Oh sans doute j’aurais pu penser à cette vielle amie par une autre pensée, un autre souvenir. Mais non ! C’est le souvenir de ce tiramisu qui revient ; onctueux, crémeux au biscuit délicieusement humecté de Marsala et recouvert du juste saupoudrage d’un cacao amer et puissant.
Je dois vous avouer que par association d’idée je pense aussi à ces beaux saladiers qu’elle nous apportait garnis d’une magnifique salade de fruits frais et croquants baignant juste comme il faut dans un jus parfumé au kirsch que nous dégustions tous ensemble au bureau, le vendredi midi entre café et sandwich.
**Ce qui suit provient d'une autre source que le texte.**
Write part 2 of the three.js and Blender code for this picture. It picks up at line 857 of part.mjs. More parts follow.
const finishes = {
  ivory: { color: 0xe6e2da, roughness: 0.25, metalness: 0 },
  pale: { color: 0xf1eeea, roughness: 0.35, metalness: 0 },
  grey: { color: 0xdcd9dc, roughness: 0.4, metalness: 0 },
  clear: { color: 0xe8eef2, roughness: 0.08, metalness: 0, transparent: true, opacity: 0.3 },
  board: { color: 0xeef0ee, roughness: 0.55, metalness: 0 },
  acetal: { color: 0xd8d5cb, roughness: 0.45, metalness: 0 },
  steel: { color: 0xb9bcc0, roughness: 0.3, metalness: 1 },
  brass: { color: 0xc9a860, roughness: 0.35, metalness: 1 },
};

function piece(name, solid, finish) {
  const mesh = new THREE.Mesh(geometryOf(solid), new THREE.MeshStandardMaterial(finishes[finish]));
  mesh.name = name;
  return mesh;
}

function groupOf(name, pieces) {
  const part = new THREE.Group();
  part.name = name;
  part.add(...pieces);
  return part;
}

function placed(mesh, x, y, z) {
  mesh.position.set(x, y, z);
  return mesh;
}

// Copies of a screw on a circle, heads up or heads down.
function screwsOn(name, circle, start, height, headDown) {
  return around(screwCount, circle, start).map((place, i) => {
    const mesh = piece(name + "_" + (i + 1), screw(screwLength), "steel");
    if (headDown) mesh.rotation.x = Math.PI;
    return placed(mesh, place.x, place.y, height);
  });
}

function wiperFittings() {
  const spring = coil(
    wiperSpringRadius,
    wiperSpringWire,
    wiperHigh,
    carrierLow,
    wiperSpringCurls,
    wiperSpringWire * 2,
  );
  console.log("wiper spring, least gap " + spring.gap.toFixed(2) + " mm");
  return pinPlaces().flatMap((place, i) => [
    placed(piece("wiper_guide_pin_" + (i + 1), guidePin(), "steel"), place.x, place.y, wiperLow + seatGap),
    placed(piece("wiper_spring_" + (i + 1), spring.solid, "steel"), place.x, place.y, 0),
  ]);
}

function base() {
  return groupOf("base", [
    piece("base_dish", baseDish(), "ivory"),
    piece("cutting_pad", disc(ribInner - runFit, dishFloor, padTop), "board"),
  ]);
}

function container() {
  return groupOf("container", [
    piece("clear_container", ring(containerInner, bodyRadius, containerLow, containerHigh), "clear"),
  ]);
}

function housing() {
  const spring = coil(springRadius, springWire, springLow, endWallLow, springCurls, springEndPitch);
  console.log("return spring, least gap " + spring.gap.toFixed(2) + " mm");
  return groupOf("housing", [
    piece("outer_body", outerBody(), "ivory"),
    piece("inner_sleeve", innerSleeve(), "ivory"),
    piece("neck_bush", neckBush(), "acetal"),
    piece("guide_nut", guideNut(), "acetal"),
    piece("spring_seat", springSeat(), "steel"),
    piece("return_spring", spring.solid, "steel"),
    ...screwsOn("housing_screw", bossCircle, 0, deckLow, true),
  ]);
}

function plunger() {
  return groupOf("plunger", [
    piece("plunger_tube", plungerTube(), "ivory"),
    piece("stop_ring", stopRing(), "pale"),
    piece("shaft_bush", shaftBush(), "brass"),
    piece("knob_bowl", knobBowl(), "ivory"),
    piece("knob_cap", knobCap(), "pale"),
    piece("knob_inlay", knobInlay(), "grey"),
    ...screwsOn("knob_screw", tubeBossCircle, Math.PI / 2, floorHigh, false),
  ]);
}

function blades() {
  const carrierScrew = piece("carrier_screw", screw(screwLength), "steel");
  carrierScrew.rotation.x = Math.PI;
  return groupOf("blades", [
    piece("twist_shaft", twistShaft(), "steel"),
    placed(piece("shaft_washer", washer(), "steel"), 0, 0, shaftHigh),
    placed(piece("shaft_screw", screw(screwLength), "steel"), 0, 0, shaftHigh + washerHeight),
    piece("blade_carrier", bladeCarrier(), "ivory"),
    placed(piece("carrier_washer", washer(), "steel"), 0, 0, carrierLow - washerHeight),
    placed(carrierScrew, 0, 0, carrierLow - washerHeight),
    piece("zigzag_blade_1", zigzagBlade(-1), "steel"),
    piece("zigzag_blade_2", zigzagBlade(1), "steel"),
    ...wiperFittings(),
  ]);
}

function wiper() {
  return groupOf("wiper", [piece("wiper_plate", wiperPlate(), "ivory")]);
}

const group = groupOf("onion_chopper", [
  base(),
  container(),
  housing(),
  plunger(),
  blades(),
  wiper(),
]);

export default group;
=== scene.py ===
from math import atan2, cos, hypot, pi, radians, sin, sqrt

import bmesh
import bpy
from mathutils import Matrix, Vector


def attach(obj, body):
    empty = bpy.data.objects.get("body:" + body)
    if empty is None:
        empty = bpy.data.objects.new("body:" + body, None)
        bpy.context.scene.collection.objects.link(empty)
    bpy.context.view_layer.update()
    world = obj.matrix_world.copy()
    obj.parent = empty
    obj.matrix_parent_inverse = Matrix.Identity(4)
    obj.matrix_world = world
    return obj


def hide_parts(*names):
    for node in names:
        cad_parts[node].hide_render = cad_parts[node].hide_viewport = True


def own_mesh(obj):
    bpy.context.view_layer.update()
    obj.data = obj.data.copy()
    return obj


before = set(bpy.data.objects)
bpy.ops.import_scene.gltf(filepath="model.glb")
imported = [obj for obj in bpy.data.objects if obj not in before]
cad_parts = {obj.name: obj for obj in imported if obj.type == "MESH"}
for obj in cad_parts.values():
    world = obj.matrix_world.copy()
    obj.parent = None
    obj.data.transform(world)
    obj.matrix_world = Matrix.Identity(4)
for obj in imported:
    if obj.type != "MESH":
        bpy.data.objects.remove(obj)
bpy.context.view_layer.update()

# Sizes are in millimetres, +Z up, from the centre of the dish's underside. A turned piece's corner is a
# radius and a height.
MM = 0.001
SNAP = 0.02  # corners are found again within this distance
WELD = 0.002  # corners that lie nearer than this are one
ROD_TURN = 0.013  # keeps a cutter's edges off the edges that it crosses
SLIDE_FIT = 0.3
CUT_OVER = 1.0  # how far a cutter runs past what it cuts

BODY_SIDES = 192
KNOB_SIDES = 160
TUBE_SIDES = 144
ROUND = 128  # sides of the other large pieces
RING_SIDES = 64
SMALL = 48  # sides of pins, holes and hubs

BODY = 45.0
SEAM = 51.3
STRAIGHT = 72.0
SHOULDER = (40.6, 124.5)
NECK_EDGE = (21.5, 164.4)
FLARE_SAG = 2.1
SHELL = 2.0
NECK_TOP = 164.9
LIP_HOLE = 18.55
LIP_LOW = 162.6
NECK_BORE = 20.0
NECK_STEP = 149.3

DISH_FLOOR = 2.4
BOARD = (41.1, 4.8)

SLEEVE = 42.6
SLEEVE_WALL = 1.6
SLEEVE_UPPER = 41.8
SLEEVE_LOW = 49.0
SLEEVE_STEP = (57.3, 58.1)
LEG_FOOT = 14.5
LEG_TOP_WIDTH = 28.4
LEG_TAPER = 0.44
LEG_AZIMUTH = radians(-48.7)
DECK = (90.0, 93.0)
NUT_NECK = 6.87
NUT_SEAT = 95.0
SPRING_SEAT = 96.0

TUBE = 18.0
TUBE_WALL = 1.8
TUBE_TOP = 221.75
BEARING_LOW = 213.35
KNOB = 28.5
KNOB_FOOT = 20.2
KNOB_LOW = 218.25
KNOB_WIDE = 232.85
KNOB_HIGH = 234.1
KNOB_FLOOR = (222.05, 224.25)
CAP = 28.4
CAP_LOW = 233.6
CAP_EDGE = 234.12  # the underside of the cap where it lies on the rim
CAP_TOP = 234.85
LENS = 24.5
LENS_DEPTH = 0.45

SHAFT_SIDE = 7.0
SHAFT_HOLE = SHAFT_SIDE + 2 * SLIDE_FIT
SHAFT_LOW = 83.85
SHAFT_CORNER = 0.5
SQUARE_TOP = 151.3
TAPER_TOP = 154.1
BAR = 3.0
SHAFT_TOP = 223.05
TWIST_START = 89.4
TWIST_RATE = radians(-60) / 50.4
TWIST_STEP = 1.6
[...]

Car oui, Violaine* était une collègue de travail ; en fait une intérimaire.
Et presque tous les vendredis elle nous régalait avec ses gourmandises. Autant vous dire que l’esprit d’équipe était à son zénith.
Violaine, une adorable dame qui nous avait été conseillée par son mari - délégué commercial dans les essences et arômes alimentaires -, nous enchantait.
Le couple naviguait dans la cinquantaine et nos deux compères étaient aussi dissemblables que caniche et bobtail !
Mais je reviens à ce tiramisu qui nous apportait des larmes de joie. Celles de Violaine me semblaient d’une autre source, plus enfouies, plus cachées, plus secrètes.
Et elle en avait un de secret !
Et c’est le plus pur des hasards qui fit que je fusse là quand la tragédie survint.
Là, ce fut inéluctable et tragique ! Un coup de téléphone, tout simple, bref. L’appel que l’on ne souhaite jamais recevoir ; qui vous laisse brisé dans un temps suspendu mais où tout s’écroule.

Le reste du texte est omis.